_WHAT YOU NEED TO DO_: Only the lines from the line that has "What three.js and" through the line that has "const BACK_LEAN = 2.6;" should be reproduced, exactly and with both ends kept.

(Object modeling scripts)
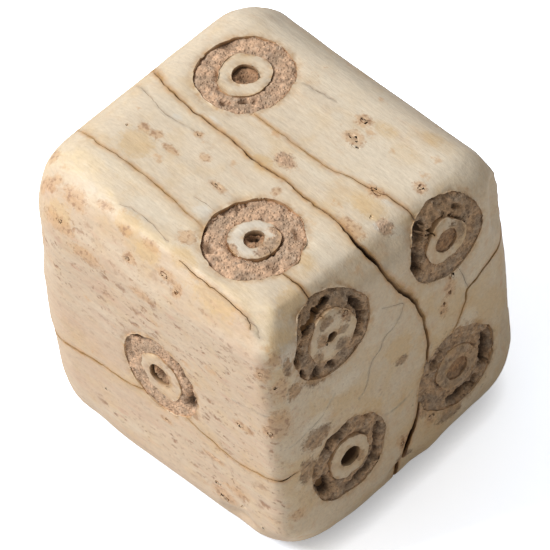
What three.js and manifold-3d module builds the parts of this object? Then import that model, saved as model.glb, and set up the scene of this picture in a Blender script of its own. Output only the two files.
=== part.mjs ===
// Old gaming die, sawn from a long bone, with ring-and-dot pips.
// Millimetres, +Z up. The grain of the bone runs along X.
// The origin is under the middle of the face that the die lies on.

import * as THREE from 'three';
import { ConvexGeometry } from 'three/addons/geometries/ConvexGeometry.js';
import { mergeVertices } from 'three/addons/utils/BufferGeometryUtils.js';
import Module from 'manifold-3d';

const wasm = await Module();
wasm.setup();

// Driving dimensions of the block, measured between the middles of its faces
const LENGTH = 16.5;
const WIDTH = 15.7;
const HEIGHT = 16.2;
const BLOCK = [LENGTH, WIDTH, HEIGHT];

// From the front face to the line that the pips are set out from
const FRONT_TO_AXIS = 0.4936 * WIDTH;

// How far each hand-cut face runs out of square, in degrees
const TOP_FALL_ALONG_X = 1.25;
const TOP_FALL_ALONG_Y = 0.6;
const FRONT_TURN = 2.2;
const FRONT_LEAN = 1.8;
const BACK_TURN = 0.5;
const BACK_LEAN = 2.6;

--

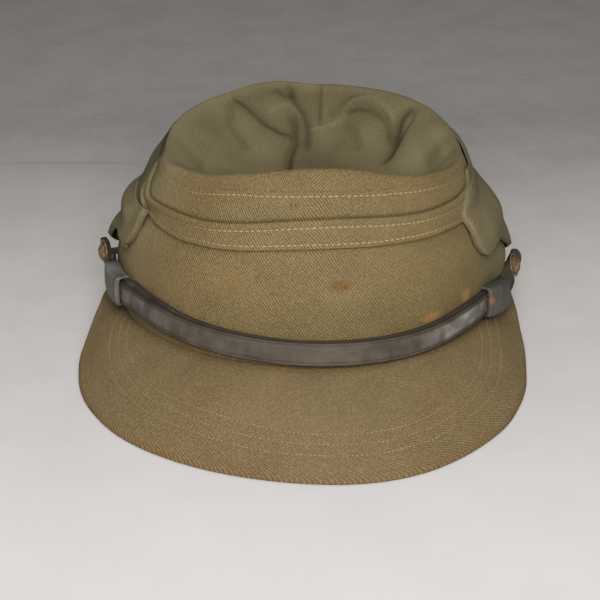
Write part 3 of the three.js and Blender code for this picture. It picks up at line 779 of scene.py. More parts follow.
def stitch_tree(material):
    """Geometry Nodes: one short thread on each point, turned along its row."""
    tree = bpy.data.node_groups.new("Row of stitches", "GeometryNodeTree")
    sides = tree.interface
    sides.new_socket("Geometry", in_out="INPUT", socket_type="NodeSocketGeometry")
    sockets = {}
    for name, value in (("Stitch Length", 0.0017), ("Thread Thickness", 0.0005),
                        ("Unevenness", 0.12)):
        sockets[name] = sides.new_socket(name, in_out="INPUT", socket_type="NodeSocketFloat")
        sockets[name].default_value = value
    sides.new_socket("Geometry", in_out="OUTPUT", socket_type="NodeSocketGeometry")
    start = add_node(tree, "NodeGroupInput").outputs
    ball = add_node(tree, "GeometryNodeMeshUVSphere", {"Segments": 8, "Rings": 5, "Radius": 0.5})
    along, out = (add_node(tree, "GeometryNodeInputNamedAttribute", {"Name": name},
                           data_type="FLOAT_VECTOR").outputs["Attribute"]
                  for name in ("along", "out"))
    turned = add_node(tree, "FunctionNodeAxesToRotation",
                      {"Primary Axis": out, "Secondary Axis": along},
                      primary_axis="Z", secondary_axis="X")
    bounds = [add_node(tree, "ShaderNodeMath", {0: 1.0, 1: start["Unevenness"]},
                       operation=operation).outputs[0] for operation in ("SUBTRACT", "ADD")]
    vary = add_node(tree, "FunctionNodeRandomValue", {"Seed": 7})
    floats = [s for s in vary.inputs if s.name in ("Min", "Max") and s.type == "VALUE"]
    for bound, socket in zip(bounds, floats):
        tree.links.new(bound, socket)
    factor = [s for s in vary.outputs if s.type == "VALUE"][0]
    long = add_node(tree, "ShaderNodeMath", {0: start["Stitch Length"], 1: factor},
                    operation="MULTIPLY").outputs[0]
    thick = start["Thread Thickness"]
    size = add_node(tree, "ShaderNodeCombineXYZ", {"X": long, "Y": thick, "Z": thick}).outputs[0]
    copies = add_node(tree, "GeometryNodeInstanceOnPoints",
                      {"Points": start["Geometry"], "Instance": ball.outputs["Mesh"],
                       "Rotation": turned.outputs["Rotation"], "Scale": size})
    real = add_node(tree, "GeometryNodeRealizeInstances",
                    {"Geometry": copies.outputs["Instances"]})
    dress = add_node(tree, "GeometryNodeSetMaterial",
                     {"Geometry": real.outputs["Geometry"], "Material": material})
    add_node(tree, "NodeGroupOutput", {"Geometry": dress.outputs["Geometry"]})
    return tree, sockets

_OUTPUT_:
What three.js and manifold-3d module builds the parts of this object? Then import that model, saved as model.glb, and set up the scene of this picture in a Blender script of its own. Output only the two files.
=== part.mjs ===
// Old gaming die, sawn from a long bone, with ring-and-dot pips.
// Millimetres, +Z up. The grain of the bone runs along X.
// The origin is under the middle of the face that the die lies on.

import * as THREE from 'three';
import { ConvexGeometry } from 'three/addons/geometries/ConvexGeometry.js';
import { mergeVertices } from 'three/addons/utils/BufferGeometryUtils.js';
import Module from 'manifold-3d';

const wasm = await Module();
wasm.setup();

// Driving dimensions of the block, measured between the middles of its faces
const LENGTH = 16.5;
const WIDTH = 15.7;
const HEIGHT = 16.2;
const BLOCK = [LENGTH, WIDTH, HEIGHT];

// From the front face to the line that the pips are set out from
const FRONT_TO_AXIS = 0.4936 * WIDTH;

// How far each hand-cut face runs out of square, in degrees
const TOP_FALL_ALONG_X = 1.25;
const TOP_FALL_ALONG_Y = 0.6;
const FRONT_TURN = 2.2;
const FRONT_LEAN = 1.8;
const BACK_TURN = 0.5;
const BACK_LEAN = 2.6;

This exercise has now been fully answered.